Copy each line below without leaving any out.

DATA LINES>
= = = =

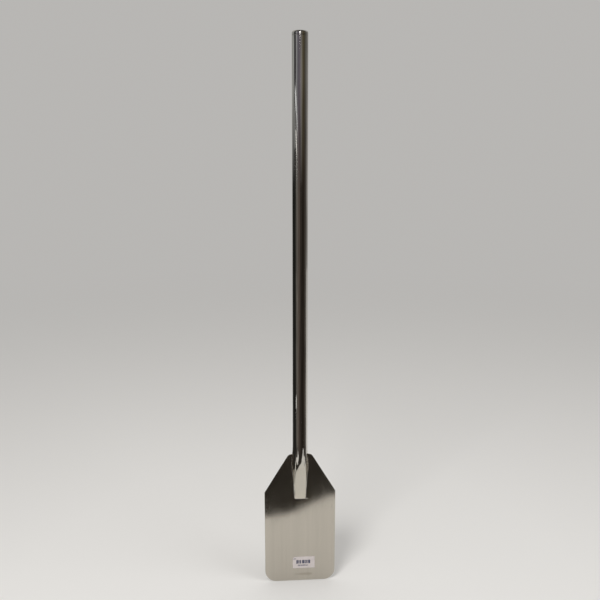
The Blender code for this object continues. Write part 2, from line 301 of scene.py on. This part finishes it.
def label_paper():
    """Matt label paper with a printed block of plain bars, a short row of marks and uneven soiling over the
    sheet.
    """
    made, tree, shader, place = start_material("label_paper", 0.0)
    parts = node(tree, "SeparateXYZ", Vector=place)
    x = remap(tree, parts.outputs["X"], LABEL_LOW[0], LABEL_HIGH[0], 0.0, 1.0)
    z = remap(tree, parts.outputs["Z"], LABEL_LOW[2], LABEL_HIGH[2], 0.0, 1.0)

    def between(value, low, high):
        soft = 0.004
        up = remap(tree, value, low - soft, low + soft, 0.0, 1.0)
        down = remap(tree, value, high - soft, high + soft, 1.0, 0.0)
        return math_node(tree, "MULTIPLY", up, down)

    def region(x_low, x_high, z_low, z_high):
        return math_node(tree, "MULTIPLY", between(x, x_low, x_high), between(z, z_low, z_high))

    fibre = noise(tree, place, 2600, 4.0, 0.6)
    bar_width = 0.0115
    stepped = node(tree, "CombineXYZ", X=math_node(tree, "SNAP", x, bar_width))
    bars = node(tree, "TexWhiteNoise", Vector=stepped.outputs[0])
    bar_ink = remap(tree, bars.outputs["Value"], 0.66, 0.68, 1.0, 0.12)
    block = math_node(tree, "MULTIPLY", region(0.14, 0.79, 0.40, 0.71), bar_ink)
    dashes = noise(tree, stretched(tree, place, (1900, 1, 700)), 1.0, 2.0, 0.7)
    dash_ink = remap(tree, dashes, 0.47, 0.5, 0.0, 1.0)
    rows = math_node(tree, "ADD", region(0.23, 0.69, 0.19, 0.31), region(0.02, 0.13, 0.78, 0.88))
    ink = math_node(tree, "ADD", block, math_node(tree, "MULTIPLY", rows, dash_ink), True)
    worn = remap(tree, noise(tree, place, 900, 2.0), 0.25, 0.42, 0.55, 1.0)
    ink = math_node(tree, "MULTIPLY", ink, worn)
    soil = noise(tree, place, 120, 4.0, 0.65)
    papers = [(0.3, (0.56, 0.51, 0.505)), (0.6, (0.62, 0.57, 0.565)), (0.8, (0.51, 0.465, 0.46))]
    sheet = ramp(tree, soil, papers)
    tree.links.new(mix_colour(tree, ink, sheet, (0.055, 0.06, 0.11)), shader.inputs["Base Color"])
    tree.links.new(remap(tree, fibre, 0.3, 0.7, 0.48, 0.66), shader.inputs["Roughness"])
    tree.links.new(bump(tree, fibre, 0.00002), shader.inputs["Normal"])
    return made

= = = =

SOLUTION FOR THIS EXERCISE>
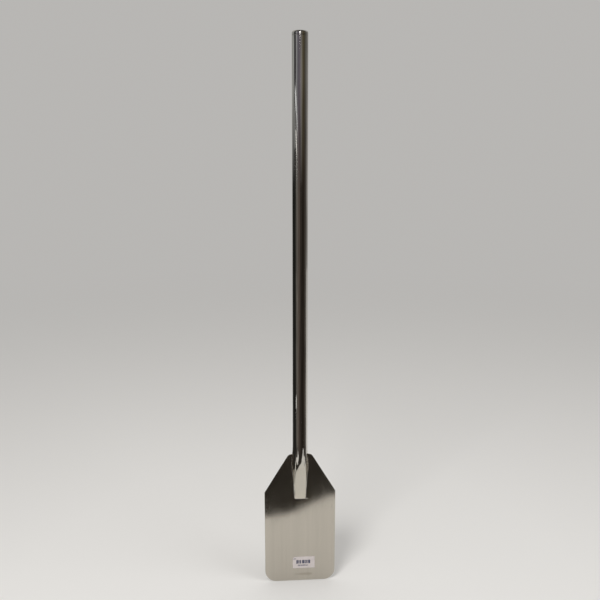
The Blender code for this object continues. Write part 2, from line 301 of scene.py on. This part finishes it.
def label_paper():
    """Matt label paper with a printed block of plain bars, a short row of marks and uneven soiling over the
    sheet.
    """
    made, tree, shader, place = start_material("label_paper", 0.0)
    parts = node(tree, "SeparateXYZ", Vector=place)
    x = remap(tree, parts.outputs["X"], LABEL_LOW[0], LABEL_HIGH[0], 0.0, 1.0)
    z = remap(tree, parts.outputs["Z"], LABEL_LOW[2], LABEL_HIGH[2], 0.0, 1.0)

    def between(value, low, high):
        soft = 0.004
        up = remap(tree, value, low - soft, low + soft, 0.0, 1.0)
        down = remap(tree, value, high - soft, high + soft, 1.0, 0.0)
        return math_node(tree, "MULTIPLY", up, down)

    def region(x_low, x_high, z_low, z_high):
        return math_node(tree, "MULTIPLY", between(x, x_low, x_high), between(z, z_low, z_high))

    fibre = noise(tree, place, 2600, 4.0, 0.6)
    bar_width = 0.0115
    stepped = node(tree, "CombineXYZ", X=math_node(tree, "SNAP", x, bar_width))
    bars = node(tree, "TexWhiteNoise", Vector=stepped.outputs[0])
    bar_ink = remap(tree, bars.outputs["Value"], 0.66, 0.68, 1.0, 0.12)
    block = math_node(tree, "MULTIPLY", region(0.14, 0.79, 0.40, 0.71), bar_ink)
    dashes = noise(tree, stretched(tree, place, (1900, 1, 700)), 1.0, 2.0, 0.7)
    dash_ink = remap(tree, dashes, 0.47, 0.5, 0.0, 1.0)
    rows = math_node(tree, "ADD", region(0.23, 0.69, 0.19, 0.31), region(0.02, 0.13, 0.78, 0.88))
    ink = math_node(tree, "ADD", block, math_node(tree, "MULTIPLY", rows, dash_ink), True)
    worn = remap(tree, noise(tree, place, 900, 2.0), 0.25, 0.42, 0.55, 1.0)
    ink = math_node(tree, "MULTIPLY", ink, worn)
    soil = noise(tree, place, 120, 4.0, 0.65)
    papers = [(0.3, (0.56, 0.51, 0.505)), (0.6, (0.62, 0.57, 0.565)), (0.8, (0.51, 0.465, 0.46))]
    sheet = ramp(tree, soil, papers)
    tree.links.new(mix_colour(tree, ink, sheet, (0.055, 0.06, 0.11)), shader.inputs["Base Color"])
    tree.links.new(remap(tree, fibre, 0.3, 0.7, 0.48, 0.66), shader.inputs["Roughness"])
    tree.links.new(bump(tree, fibre, 0.00002), shader.inputs["Normal"])
    return made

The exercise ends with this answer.